Mais "ils n'ont pas pu identifier le domicile" de la première et n'ont "pas trouvé" le deuxième chez lui. Ils se sont alors "attaqués à la résidence de Vital Kamerhe", le ministre de l'Economie, qui était chez lui avec sa famille.
Lui et ses proches n'ont pas été touchés, mais deux policiers qui assuraient leur protection ont été tués.
Les hommes armés se sont ensuite rendus au palais de la Nation.
- Cinq mois après les élections -
Des vidéos, apparemment filmées par les assaillants eux-mêmes, ont montré des hommes en treillis dans le bâtiment - où le président Félix Tshisekedi ne se trouvait pas - brandissant le drapeau du Zaïre, ancien nom de la RDC du temps de Mobutu Sese Seko, le dictateur renversé en 1997.

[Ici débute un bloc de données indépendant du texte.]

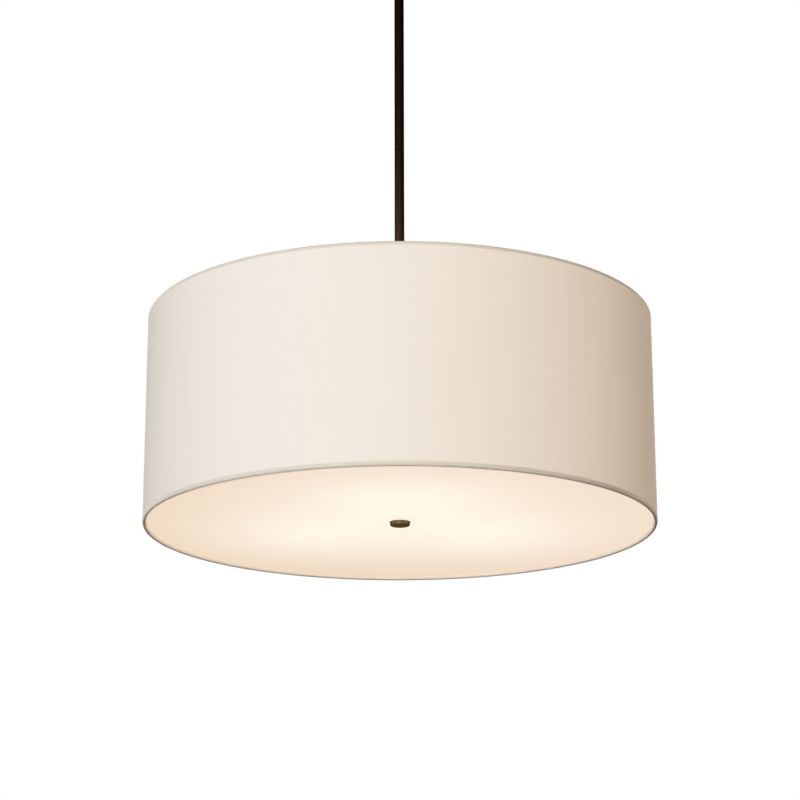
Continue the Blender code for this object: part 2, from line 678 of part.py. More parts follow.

"Le temps est arrivé. Vive le Zaïre, vive les enfants de Mobutu", lançait en lingala Christian Malanga, un ancien militaire. "Félix est tombé (...), nous sommes vainqueurs", proclamait-il.
En tout début de matinée, des informations avaient commencé à circuler sur les réseaux sociaux, évoquant une attaque contre le domicile du ministre de l'Economie par des hommes armés dont certains s'étaient ensuite rendus au palais de la Nation tandis que d'autres tentaient de s'enfuir par le fleuve Congo.
Durant ces "événements", un obus est tombé "malencontreusement" de l'autre côté du fleuve, dans un quartier de Brazzaville, faisant "quelques blessés légers", selon le gouvernement de la République du Congo.
Dans la journée, la situation était calme à Kinshasa.
"J'ai un peu peur de circuler comme ça à la Gombe, il n'y a pas beaucoup de monde... Mais je suis obligé d'écouler ma marchandise", déclarait Jean-Mbuta, un marchand de pain. Papa Fely, chauffeur de taxi, lui, n'avait "pas peur", mais déplorait que des gens pensent régler leurs problèmes en "prenant les armes".
"Une enquête sérieuse et profonde est nécessaire pour faire toute la lumière sur ce grave incident", a demandé le mouvement citoyen Lucha (Lutte pour le changement), s'interrogeant notamment sur l'apparente facilité avec laquelle des hommes "lourdement armés" avaient pu entrer dans le palais de la Nation.
"Les mesures ont été prises pour renforcer à la fois la sécurité des Institutions, des officiels et celle de la ville de Kinshasa", a assuré le gouvernement.
Félix Tshisekedi, au pouvoir depuis janvier 2019, a été réélu dès le premier tour de la présidentielle du 20 décembre, avec plus de 73% des voix, et les partis de son "Union sacrée" ont raflé quelque 90% des sièges aux législatives organisées le même jour.
Le 23 avril, M. Kamerhe a été désigné candidat de l'Union sacrée à la présidence de l'Assemblée nationale. Mais, cinq mois après les élections et un mois et demi après la nomination de Judith Suminwa, le bureau définitif de l'Assemblée et le nouveau gouvernement se font toujours attendre, leur composition faisant manifestement l'objet d'âpres négociations.
Le pays est par ailleurs confronté dans sa partie est à une grave crise sécuritaire, avec une rébellion (le M23), soutenue par le Rwanda, qui occupe de vastes pans de la province du Nord-Kivu.